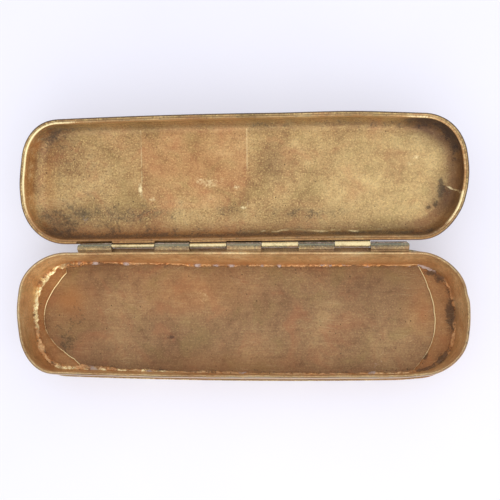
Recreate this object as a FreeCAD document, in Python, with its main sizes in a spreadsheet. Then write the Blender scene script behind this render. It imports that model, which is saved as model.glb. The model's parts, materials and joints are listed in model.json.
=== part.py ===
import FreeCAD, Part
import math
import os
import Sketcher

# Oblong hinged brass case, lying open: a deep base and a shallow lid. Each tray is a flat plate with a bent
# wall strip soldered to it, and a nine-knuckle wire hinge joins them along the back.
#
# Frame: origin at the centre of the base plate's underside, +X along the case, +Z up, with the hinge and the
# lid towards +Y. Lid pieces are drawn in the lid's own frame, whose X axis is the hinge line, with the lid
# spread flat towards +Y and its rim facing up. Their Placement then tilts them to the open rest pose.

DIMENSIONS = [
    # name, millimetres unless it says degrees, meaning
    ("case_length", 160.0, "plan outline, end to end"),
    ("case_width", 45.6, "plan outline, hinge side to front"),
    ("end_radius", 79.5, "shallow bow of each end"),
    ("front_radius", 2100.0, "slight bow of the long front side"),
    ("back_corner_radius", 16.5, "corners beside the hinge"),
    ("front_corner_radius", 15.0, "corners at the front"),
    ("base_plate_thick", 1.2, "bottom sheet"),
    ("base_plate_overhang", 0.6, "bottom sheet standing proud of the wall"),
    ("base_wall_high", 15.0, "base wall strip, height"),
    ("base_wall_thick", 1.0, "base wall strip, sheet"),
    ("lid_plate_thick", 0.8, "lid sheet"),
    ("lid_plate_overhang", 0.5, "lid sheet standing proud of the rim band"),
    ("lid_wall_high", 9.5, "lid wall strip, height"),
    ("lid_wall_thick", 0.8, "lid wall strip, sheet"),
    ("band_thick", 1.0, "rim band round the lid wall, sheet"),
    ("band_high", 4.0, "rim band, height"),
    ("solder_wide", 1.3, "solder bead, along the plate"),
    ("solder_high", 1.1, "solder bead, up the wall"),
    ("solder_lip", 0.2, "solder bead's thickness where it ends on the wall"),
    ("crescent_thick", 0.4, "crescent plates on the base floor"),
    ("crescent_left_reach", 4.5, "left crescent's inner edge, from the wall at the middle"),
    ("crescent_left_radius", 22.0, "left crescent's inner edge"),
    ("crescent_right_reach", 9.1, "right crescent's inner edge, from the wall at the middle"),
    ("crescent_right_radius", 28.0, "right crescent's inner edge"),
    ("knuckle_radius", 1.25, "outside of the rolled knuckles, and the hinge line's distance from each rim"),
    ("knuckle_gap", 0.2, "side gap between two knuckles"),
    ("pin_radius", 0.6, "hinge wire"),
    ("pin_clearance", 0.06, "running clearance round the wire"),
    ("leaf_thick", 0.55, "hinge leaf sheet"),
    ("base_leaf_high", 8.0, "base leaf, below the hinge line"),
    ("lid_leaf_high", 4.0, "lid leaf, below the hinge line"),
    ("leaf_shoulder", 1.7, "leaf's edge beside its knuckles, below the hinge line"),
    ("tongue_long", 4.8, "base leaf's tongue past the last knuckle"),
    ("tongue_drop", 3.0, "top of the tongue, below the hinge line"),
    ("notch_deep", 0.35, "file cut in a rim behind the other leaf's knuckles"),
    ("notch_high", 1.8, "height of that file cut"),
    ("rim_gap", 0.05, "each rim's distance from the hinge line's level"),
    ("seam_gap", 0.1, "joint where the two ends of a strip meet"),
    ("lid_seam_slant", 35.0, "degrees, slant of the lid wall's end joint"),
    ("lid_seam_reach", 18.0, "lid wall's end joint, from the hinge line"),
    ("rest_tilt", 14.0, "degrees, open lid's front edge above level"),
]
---
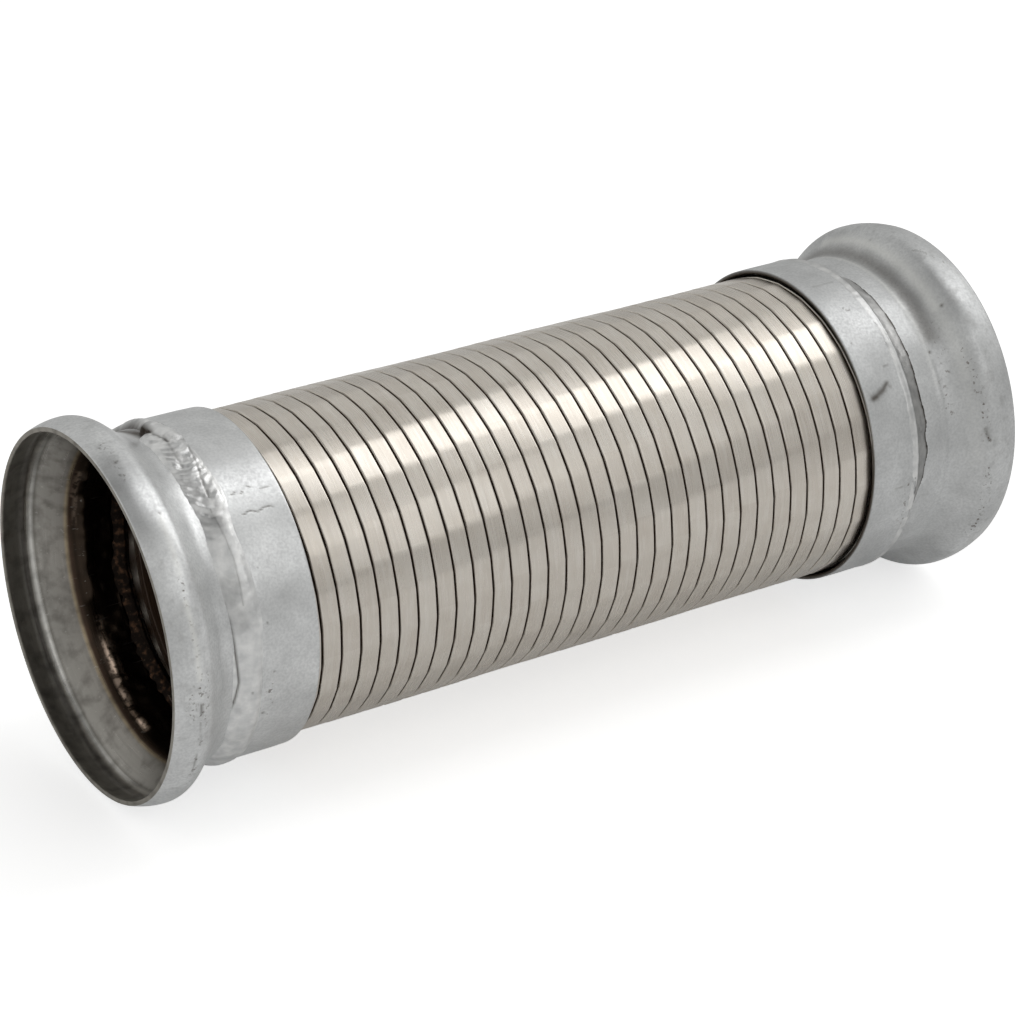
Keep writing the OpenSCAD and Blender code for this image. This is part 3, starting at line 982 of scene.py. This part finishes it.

• _Given task_:
Return each line with "FreeCAD".

• _Response_:
Recreate this object as a FreeCAD document, in Python, with its main sizes in a spreadsheet. Then write the Blender scene script behind this render. It imports that model, which is saved as model.glb. The model's parts, materials and joints are listed in model.json.
import FreeCAD, Part